I was thinking about re-installing it the way it is on the stock 1967 configuration...
Is it even possible?
If so, what are the pro and cons of this beside the leaks?
(those leaks are so big?)
Most riders of the Gen. models will shut off the auto oiler cause for less oil leaks making a mess on the Bike, You, Girlfriend and wherever it will be parked more then five minutes ....

On the Tins there is no return from the Primary to the Motor like what you have on the 65-84 models...

The tins back in the day on the real ones,(From Harley) had a pipe nipple welded to the very back lower corner of the inner primary cover...This had a metal tube that ran to the rear chain to drip oil onto it...
Yeah I know...Kinda primitive...Guess after Harley been running this set-up for 50 years....And the EPA biting at there ass...They did the Alum.

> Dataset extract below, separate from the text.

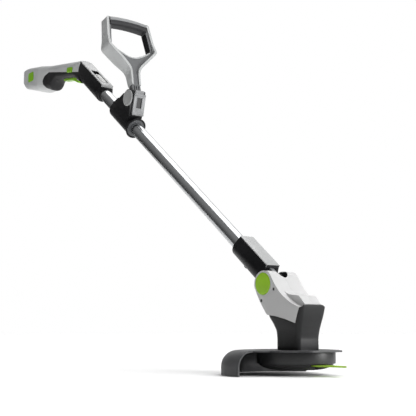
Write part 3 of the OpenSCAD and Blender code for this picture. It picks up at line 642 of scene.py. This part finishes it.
def make_rear_handle():
    """Two light shells above the seam and the black wrap below it, all cut from the same skin."""
    above = SEAM + [(COLLAR_X, 790), (-1000, 820), (-1000, 690)]
    for node, low, high in (("handle_shell_left", 0.12, 40), ("handle_shell_right", -40, -0.12)):
        shell = handle_skin(node + "_form")
        combine(shell, prism("cut", fillet(above), low, high, head_side), "INTERSECT")
        if node.endswith("right"):
            combine(shell, lock_button_window(), "DIFFERENCE")
        else:
            for x, z in SCREW_PLACES:
                hole = round_outline(x, z, SCREW_HOLE_R)
                combine(shell, prism("cut", hole, SCREW_SEAT, 40, head_side), "DIFFERENCE")
        soften(shell, 0.5)
        finish_piece(shell, node)
    wrap = handle_skin("grip_wrap_form")
    below = SEAM + [(COLLAR_X, 690)]
    combine(wrap, prism("cut", fillet(below), -45, 45, head_side), "INTERSECT")
    combine(wrap, lock_button_window(), "DIFFERENCE")
    soften(wrap, 0.6)
    finish_piece(wrap, "grip_wrap")


# ---------------------------------------------------------------- motor housing

HOUSING_FOOT = 44
HOUSING_RISE = 83
HOUSING_RINGS = 42


def make_motor_housing():
    """A column that swells forward and back, with a saddle for the head and an arched front."""
    # Each table gives a measure at heights above the floor
    back = [(44, -26), (62, -26), (76, -27), (90, -33.5), (104, -43.5), (119, -48)]
    front = [(44, 35), (62, 35), (76, 37), (90, 40.5), (104, 45), (119, 48.6), (127, 50)]
    half = [(44, 28), (62, 28), (76, 28.4), (90, 29.7), (104, 31), (119, 31.8), (127, 32)]
    rings = []
    for k in range(HOUSING_RINGS):
        z = HOUSING_FOOT + HOUSING_RISE * k / (HOUSING_RINGS - 1)
        low, high, side = smooth_value(back, z), smooth_value(front, z), smooth_value(half, z)
        ring = fillet([(low, -side, 12), (high, -side, 9), (high, side, 9), (low, side, 12)], 8)
        rings.append([on_head(x, y, z) for x, y in ring])
    form = loft("motor_housing_form", rings)
    # Saddle that the white head sits in
    seat = [(-70, 200), (-70, 112), (-45, 109.6), (-41.2, 106.9), (-20, 104.3), (6, 98.8),
            (30.9, 91.5, 2), (43.4, 120.2), (44, 200)]
    combine(form, prism("cut", fillet(seat), -60, 60, head_side), "DIFFERENCE")
    # Arched top, seen from the front
    arch = [(-45, 30), (45, 30), (45, 108), (32.2, 118.2, 4), (19, 124.4, 16), (-19, 124.4, 16),
            (-32.2, 118.2, 4), (-45, 108)]
    combine(form, prism("cut", fillet(arch), -90, 90, head_front), "INTERSECT")
    soften(form, 1.1, 4, 32)
    finish_piece(form, "motor_housing")


# ---------------------------------------------------------------- white joint housing

CAP_PLACE = (-50.4, 164)
CAP_SEAT_R = 20.8
CAP_FLOOR = 32.5
KNUCKLE_R = 24
NECK_SLOT_X = -40.5
NECK_SLOT_HALF = 14
HEAD_SCREWS = [(-21.2, 153), (-56.2, 133)]
HEAD_SCREW_HOLE_R = 3.1


def make_head():
    """Left and right halves, with the neck's slot, the seats of the caps and the screw holes."""
    # Outline from the side: foot, hollow sweep of the front, bend, and round knuckle
    sweep_x, sweep_z, sweep_r = 75.7, 232.5, 117
    swept = [(sweep_x - math.sqrt(sweep_r ** 2 - (sweep_z - z) ** 2), z)
             for z in range(122, 175, 2)]
    bend = bent((-25.6, 174), (-33.7, 188), (-46, 188))
    side = [(-72, 155), (-68, 145.9), (-58, 128.5), (-45, 110), (-41.2, 107.1), (-20, 104.5),
            (6, 99), (30.8, 91.8), (43.1, 120.1)]
    side += swept + bend + arc(*CAP_PLACE, KNUCKLE_R, 90, 200)
    walls = [(-30.5, 85), (30.5, 85), (34, 150), (34, 200), (-34, 200), (-34, 150)]
    # Flat-topped nose that steps out of the swept front
    nose = [(-20, 130), (-16, 158), (-9, 151.2), (-2, 146.4), (6, 143.4), (15, 142.0),
            (31, 140.4, 7), (45.6, 125.4, 1.5), (42.8, 119), (20, 110)]
    # Space for the motor
    hollow = [(-44, 116), (22, 106), (26, 113), (-4, 131), (-22, 138), (-48, 138)]
    slot = [(-90, -NECK_SLOT_HALF)] + arc(NECK_SLOT_X, 0, NECK_SLOT_HALF, -90, 90)
    slot += [(-90, NECK_SLOT_HALF)]
    cap_seat = arc(*CAP_PLACE, CAP_SEAT_R, 0, 350, 71)
    nose_half = 20.2
    for node, low, high in (("head_shell_left", 0.08, 60), ("head_shell_right", -60, -0.08)):
        on_left = low > 0
        shell = prism(node + "_form", side, low, high, head_side)
        combine(shell, prism("cut", walls, -110, 70, head_front), "INTERSECT")
        inner, outer = (low, nose_half) if on_left else (-nose_half, high)
        combine(shell, prism("join", fillet(nose), inner, outer, head_side), "UNION")
        combine(shell, prism("cut", hollow, -26, 26, head_side), "DIFFERENCE")
        combine(shell, prism("cut", slot, 150, 210, on_head), "DIFFERENCE")
        seat_low, seat_high = (CAP_FLOOR, 50) if on_left else (-50, -CAP_FLOOR)
        combine(shell, prism("cut", cap_seat, seat_low, seat_high, head_side), "DIFFERENCE")
        if not on_left:
            for x, z in HEAD_SCREWS:
                hole = round_outline(x, z, HEAD_SCREW_HOLE_R)
                combine(shell, prism("cut", hole, -50, -29, head_side), "DIFFERENCE")
        soften(shell, 1.2, 4)
        finish_piece(shell, node)


# ---------------------------------------------------------------- painted shade, a painted highlight and small trim

def paint_neck_slot_shade():
    """Black sheet inside the slot that the neck swings in: painted shade, standing in for the
    shadow in the slot.
    """
    steps = 18
    turns = [math.pi * k / steps for k in range(steps + 1)]
    outer = [(-72, NECK_SLOT_HALF)]
    outer += [(NECK_SLOT_X + NECK_SLOT_HALF * math.sin(a), NECK_SLOT_HALF * math.cos(a))
              for a in turns]
    outer += [(-72, -NECK_SLOT_HALF)]
    inner = [(x - 0.5 if x > -40 else x, y * 0.96) for x, y in outer]
    # A black sheet painted as the shade inside the neck's slot
    slot_shade = prism("neck_slot_painted_shade", outer + list(reversed(inner)), 152, 186.5, on_head)
    keep = [(-75, 150), (-75, 176), (-66, 184), (-40, 187), (-34, 183), (-28, 176), (-22, 168),
            (-16, 150)]
    combine(slot_shade, prism("cut", keep, -20, 20, head_side), "INTERSECT")
    dress(slot_shade, body_of("head_shell_left"), "black")


def paint_coupling_strip_shade():
    """Dark plate on the end face of the coupling's light strip: painted shade for that end face,
    which lies in shadow.
    """
    outline = [(17.5, -15.4), (23.3, -15.4), (23.3, 15.4), (17.5, 15.4)]
    face = prism("coupling_strip_end_painted_shade", outline, 28.1, 28.6, on_shaft)
    # A dark plate painted as the shade on the strip's end face
    dress(face, body_of("coupling_cover"), "pad")


def floor_lever_window():
    """Dark floor of the lever's window."""
    outline = [(-6.6, -21.2), (6.6, -21.2), (6.6, 2.6), (-6.6, 2.6)]
    face = prism("lever_window_floor", outline, 11.5, 12.1, on_lever)
    dress(face, body_of("clamp_lever"), "black")


def paint_loop_foot_highlight():
    """Light-grey bead along the foot of the loop's opening: a painted highlight, for the lit upper
    face of the loop's foot.
    """
    foot = [(0, 106.4), (10, 107.4), (25, 113.2), (42, 122.3), (52, 129.5)]
    radius = 2.1
    turns = [math.radians(30 * j) for j in range(12)]
    rings = []
    for k in range(41):
        y = -52 + 104 * k / 40
        z = smooth_value(foot, abs(y))
        slope = 0.0 if abs(y) < 6 else math.copysign(0.5, y)
        rings.append([on_loop(8.6 + radius * math.cos(a) * 1.1, y - radius * math.sin(a) * slope,
                              z + radius * math.sin(a)) for a in turns])
    # The bead's light grey is a painted highlight
    dress(loft("loop_bead_painted_highlight", rings), body_of("front_handle_core"), "side")


def paint_loop_arm_shade():
    """Black strips on the inner faces of the loop's arms: painted shade between the arms."""
    band = [(53.9, 134), (54.4, 134), (49.5, 187), (49.0, 187)]
    for name, side in (("arm_painted_shade_right", -1), ("arm_painted_shade_left", 1)):
        strip = prism(name, band, -8.8, 8.8, lambda y, z, x: on_loop(x, side * y, z))
        # Black strips painted as the shade on the arms' inner faces
        dress(strip, body_of("front_handle_core"), "black")


# ---------------------------------------------------------------- everything in order

# CAD nodes shown as they are but for rounded edges, with the width of the rounding in mm
ROUNDED = {
    "collar_body": 1.2, "collar_cover": 0.6, "coupling_body": 1.2, "coupling_cover": 0.6,
    "clamp_body": 1.2, "clamp_lever": 0.8, "tube_latch": 0.4, "lock_button": 1.2, "trigger": 1.0,
    "battery_release_left": 0.8, "battery_release_right": 0.8, "tilt_cap_left": 0.4,
    "tilt_cap_right": 0.4, "clamp_cap_left": 0.4, "clamp_cap_right": 0.4, "guard": 0.6,
    "disc_drum": 0.8, "cutting_disc": 0.5, "battery_case": 3.0, "neck": 0.8,
    "front_handle_core": 1.5, "front_handle_side_left": 1.2, "front_handle_side_right": 1.2,
    "front_grip_top": 0.6, "front_grip_pad": 0.6, "blade": 0.3,
}

add_camera()
add_stage()
make_rear_handle()
make_handle_screws()
make_motor_housing()
make_head()
paint_neck_slot_shade()
paint_coupling_strip_shade()
floor_lever_window()
paint_loop_foot_highlight()
paint_loop_arm_shade()
for node_name, edge in ROUNDED.items():
    moulded(node_name, edge)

Primary's and added a Starter....Closing the loss oil....

Another modification that will need to be done on your OEM chain drive that is there now....Is to cut the welds on the stater ring gear in-order to remove the ring gear from the stock clutch basket....

That will be somewhat of a press fit to the basket....If you do a good job of removing the ring gear, can always weld it back on, whenever the day comes when you want to go back to Ele-Start (Alum. Primary) or get a new replacement ring gear to weld on...

That belt drive is sounding better all the time....Wouldn't you say..???
And you would not have the need to cut off the ring gear and no oil leaks...!!
Well.....At least in the Primary area....:)

And....You would be able to run the 54-back outer....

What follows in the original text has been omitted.